Now most of us, not all of us, live somewhere nestled in around number 9, except on April 15th when we all argue ourselves down to an eight-point-five or eight! This is something to think about right there – this massaging of numbers, financial casuistry if you will, to pretend we are not as affluent as we are one day of the year.

So what does an individual and a society need to do, need to change, to scale things back to number five?

This may be where the power of the word of God comes in: time spent reading, listening to, and meditating on the Word of God will work like a two-edged sword, dividing soul from spirit – judging the intentions of our hearts. As the author of Hebrews observes, Jesus has in every respect been tested as we have, and is willing to offer us grace and mercy to find help in making this journey from nine to five.

One suspects it will be a journey that once and for all chooses to be about the common wealth, rather than individual wealth – the salvation of the whole world, rather than
individual salvation.

The man before Jesus evidently felt his salvation was in all that he had – not all that he was. At the end of the day, says Hebrews, and Jesus, it is who you are that matters more than what you have.

This is so difficult to grasp in a culture that urges us to grasp for all the gusto we can get! We place so much of our identity in the things we have, the car we drive, the clothes we wear, the house we live in and so forth. We consume and acquire so much stuff necessary to who we see ourselves to be that we run out of space and have to put it in self-storage – where we store our excess self! It is so difficult to grasp that letting go may be the most important lesson of all on this journey from nine to five.

If so, we just might discover as we read, listen to, and meditate on God’s word, that God’s own economic plan, a plan that revolves around The Tithe and The Sabbath, is truly the meaning of life we have been looking for. There are at least Four Holy Habits: Tithing, Weekly Corporate Worship, Daily Prayer and Study with God’s Word, and Keeping Sabbath.

These habits enable us to draw near to God, and as the Letter of James urged a few weeks ago, “Draw near to God and God will draw near to you.” James 4:8 Which leads us to a closer understanding of what Jesus answers when they ask, “Who then can be saved?”

“For mortals it is impossible, but not for God; for God all things are possible.” Drawing near to God seems to be the best way to make the journey.

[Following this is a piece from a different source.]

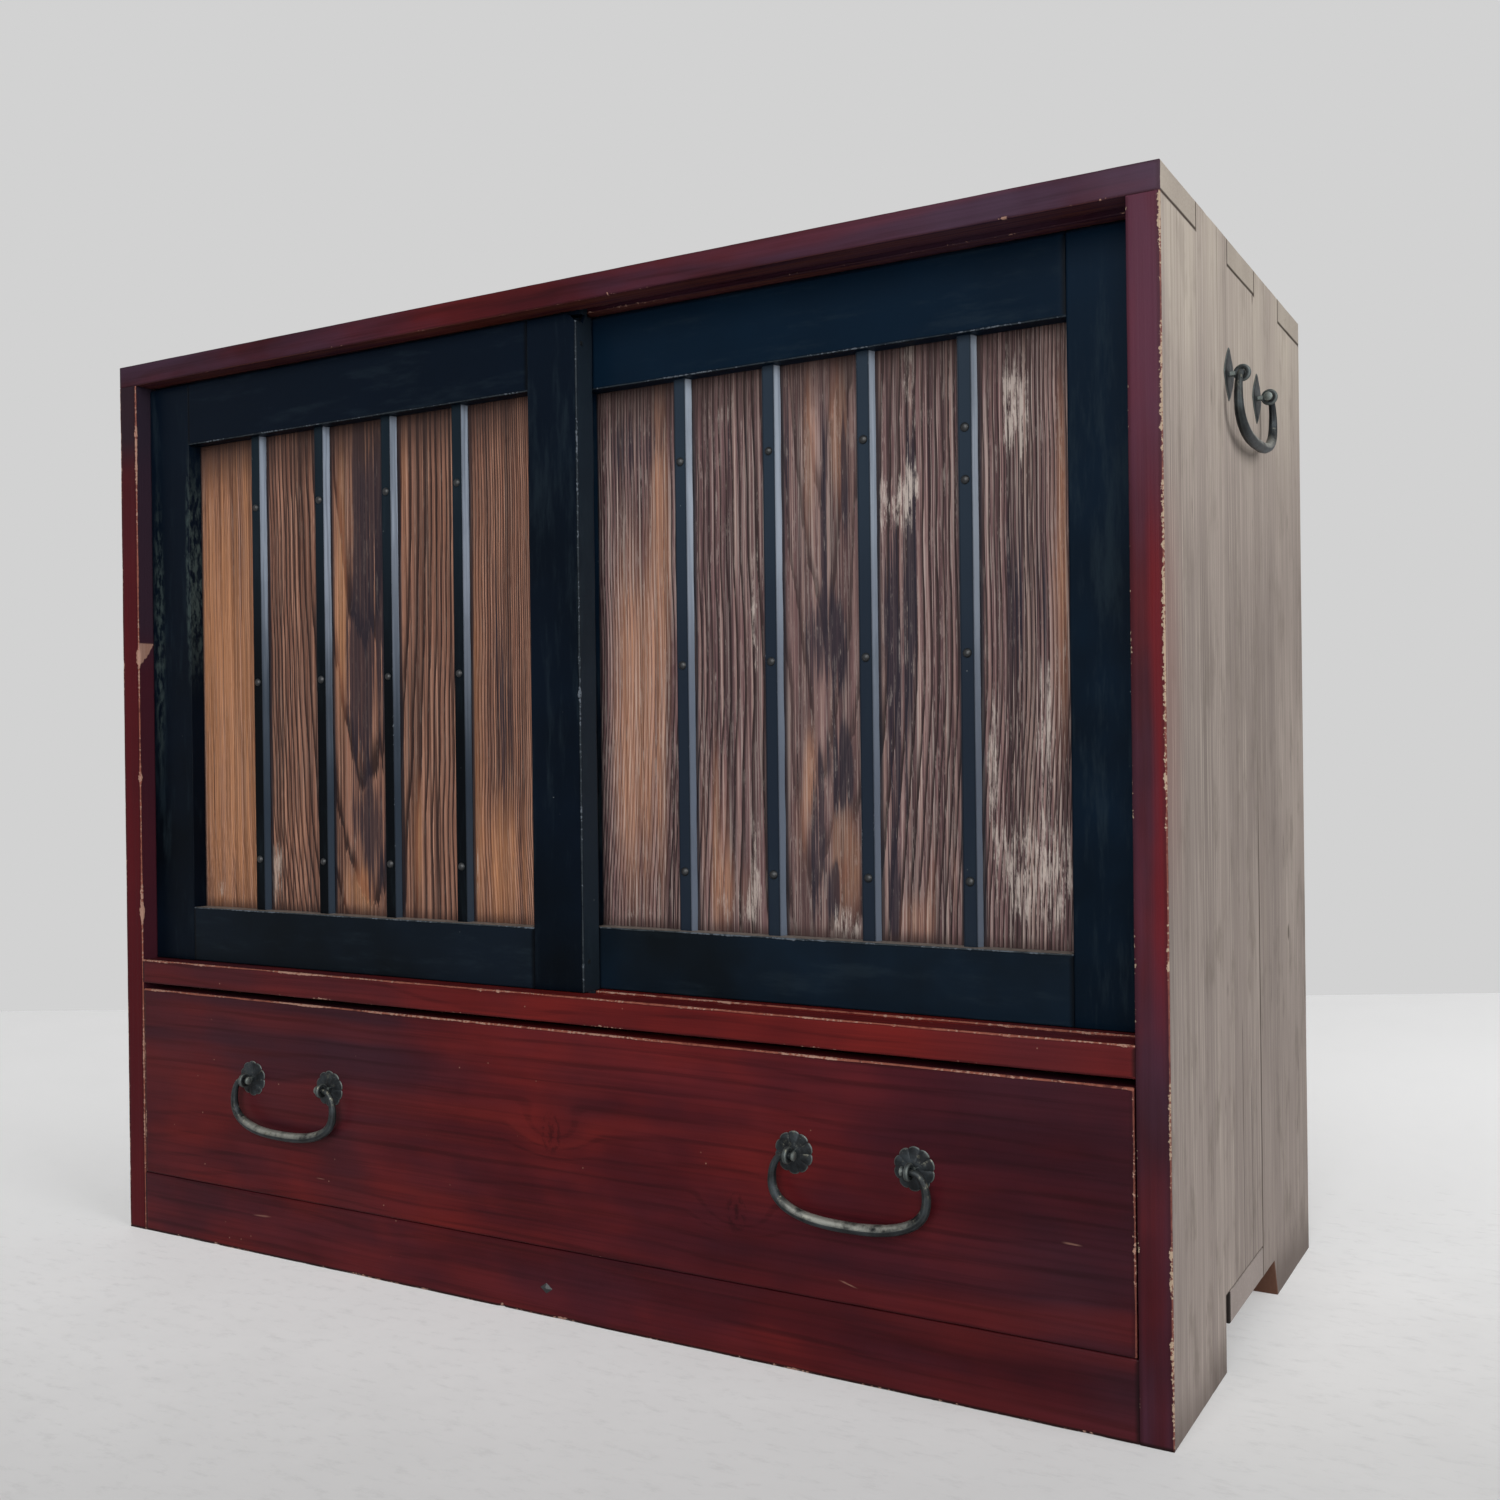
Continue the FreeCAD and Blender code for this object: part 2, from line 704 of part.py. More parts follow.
def all_nodes():
    nodes = {
        "top_board": top_board(),
        "right_side_front_board": side_board(0, side_board_joint),
        "right_side_rear_board": side_board(side_board_joint, case_depth),
        "bottom_board": bottom_board(),
        "apron": apron(),
        "apron_nail": apron_nail(),
        "sill_rail": sill_rail(),
        "cupboard_floor": cupboard_floor(),
        "floor_cleats": floor_cleats(),
        "back_pegs": back_pegs(),
        "top_pegs": top_pegs(),
        "drawer_stops": drawer_stops(),
        "drawer_front": drawer_front(),
        "drawer_right_side": drawer_side(),
        "drawer_left_side": mirrored(drawer_side()),
        "drawer_back": drawer_back(),
        "drawer_floor": drawer_floor(),
        "drawer_pegs": drawer_pegs(),
    }
    for part in ("front", "rear"):
        nodes[f"left_side_{part}_board"] = mirrored(nodes[f"right_side_{part}_board"])
    for number in range(back_board_count):
        nodes[f"back_board_{number + 1}"] = back_board(number)
    nodes.update(door("left"))
    nodes.update(door("right"))
    drawer_pin = eye_pin(drawer_front_thickness)
    washers, pins = [], []
    for name, middle in zip(("left", "right"), drawer_handle_centres):
        nodes[f"drawer_{name}_bail"] = on_drawer(bail(), middle)
        washers += [on_drawer(w, middle) for w in pair(scalloped_washer())]
        pins += [on_drawer(p, middle) for p in pair(drawer_pin)]
    nodes["drawer_handle_washers"] = Part.makeCompound(washers)
    nodes["drawer_handle_pins"] = Part.makeCompound(pins)
    side_pin = eye_pin(side_thickness)
    for side in ("left", "right"):
        nodes[f"{side}_side_bail"] = on_side(bail(), side)
        plates = [on_side(p, side) for p in pair(lozenge_plate())]
        nodes[f"{side}_side_handle_plates"] = Part.makeCompound(plates)
        pins = [on_side(p, side) for p in pair(side_pin)]
        nodes[f"{side}_side_handle_pins"] = Part.makeCompound(pins)
    return nodes


os.makedirs("parts", exist_ok=True)
everything = all_nodes()
for name, shape in everything.items():
    shape.exportStep(f"parts/{name}.step")
whole = Part.makeCompound(list(everything.values())).BoundBox
print(len(everything), "nodes")
print("low ", round(whole.XMin, 3), round(whole.YMin, 3), round(whole.ZMin, 3))
print("high", round(whole.XMax, 3), round(whole.YMax, 3), round(whole.ZMax, 3))
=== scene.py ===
# Japanese clothing chest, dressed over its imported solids. Metres, +Z up, the front faces -Y.
# New pieces are numpy surfaces; each function's comment gives its formula in words.
import math
import bpy
import numpy as np
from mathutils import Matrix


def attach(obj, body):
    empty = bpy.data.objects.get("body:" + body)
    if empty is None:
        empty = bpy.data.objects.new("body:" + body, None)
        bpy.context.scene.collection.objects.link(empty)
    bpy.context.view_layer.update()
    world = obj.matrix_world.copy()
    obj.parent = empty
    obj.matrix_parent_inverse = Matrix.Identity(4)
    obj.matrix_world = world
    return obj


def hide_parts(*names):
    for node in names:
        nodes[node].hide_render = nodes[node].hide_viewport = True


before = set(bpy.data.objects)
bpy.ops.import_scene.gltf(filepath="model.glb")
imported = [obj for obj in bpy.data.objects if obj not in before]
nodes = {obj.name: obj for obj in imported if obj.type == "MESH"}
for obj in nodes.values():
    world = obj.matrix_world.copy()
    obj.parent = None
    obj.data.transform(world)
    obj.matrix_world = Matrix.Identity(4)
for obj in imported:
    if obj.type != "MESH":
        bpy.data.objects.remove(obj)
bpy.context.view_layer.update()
mm = 0.001
print("frame loaded:", len(nodes), "nodes")


def linear(code):
    # a #RRGGBB colour as linear red, green, blue and alpha
    channels = [int(code[i:i + 2], 16) / 255 for i in (1, 3, 5)]
    return [c / 12.92 if c <= 0.04045 else ((c + 0.055) / 1.055) ** 2.4 for c in channels] + [1.0]


class Value:
    # one output of a node; arithmetic on it adds Math nodes
    def __init__(self, owner, socket):
        self.owner, self.socket = owner, socket

    def calc(self, operation, other=0.0):
        return self.owner.node("Math", self, other, operation=operation)

    def __add__(self, other):
        return self.calc("ADD", other)

    def __sub__(self, other):
        return self.calc("SUBTRACT", other)

    def __mul__(self, other):
        return self.calc("MULTIPLY", other)

    def __abs__(self):
        return self.calc("ABSOLUTE")

    def most(self, other):
        return self.calc("MAXIMUM", other)

    def band(self, low, high, first=0.0, last=1.0):
        # first below low, last above high, and a smooth step between
        return self.owner.node("MapRange", self, low, high, first, last,
                               interpolation_type="SMOOTHSTEP")


class Paint:
    # a colour that is laid on in coats
    def __init__(self, s, ground):
        self.s, self.colour = s, ground

    def lay(self, tint, share):
        self.colour = self.s.mix(share, self.colour, tint)
        return self


class Nodes:
    # a node tree
    def __init__(self, tree):
        self.tree = tree

    def feed(self, socket, value):
        if isinstance(value, Paint):
            value = value.colour
        if isinstance(value, Value):
            self.tree.links.new(value.socket, socket)
        elif isinstance(value, str):
            socket.default_value = linear(value)
        else:
            socket.default_value = value

    def node(self, kind, *values, output=0, named=None, **settings):
        # adds a node, feeds its sockets in their order and by name, and returns one output
        made = self.tree.nodes.new("ShaderNode" + kind)
        for key, setting in settings.items():
            setattr(made, key, setting)
        for socket, value in zip(made.inputs, values):
            self.feed(socket, value)
        for key, value in (named or {}).items():
            self.feed(made.inputs[key], value)
        return Value(self, made.outputs[output])

    def mix(self, share, first, second):
        return self.node("Mix", share, named={6: first, 7: second}, output=2, data_type="RGBA")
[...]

In the end, the meaning of life cannot be learned or understood. What is needed is fidelity to a way of living that transcends understanding. The Four Holy Habits is a good place to begin a way of living that transcends understanding, placing us, as they do, before the Word of God, living and active!


Who then can be saved? As the late William Temple, Archbishop of Canterbury once put it: “I have been saved. I am being saved. I hope to be saved.” It is a journey, a process, shaped by the Holy Habits that draw us closer to God, closer to others and closer to ourselves.  Amen.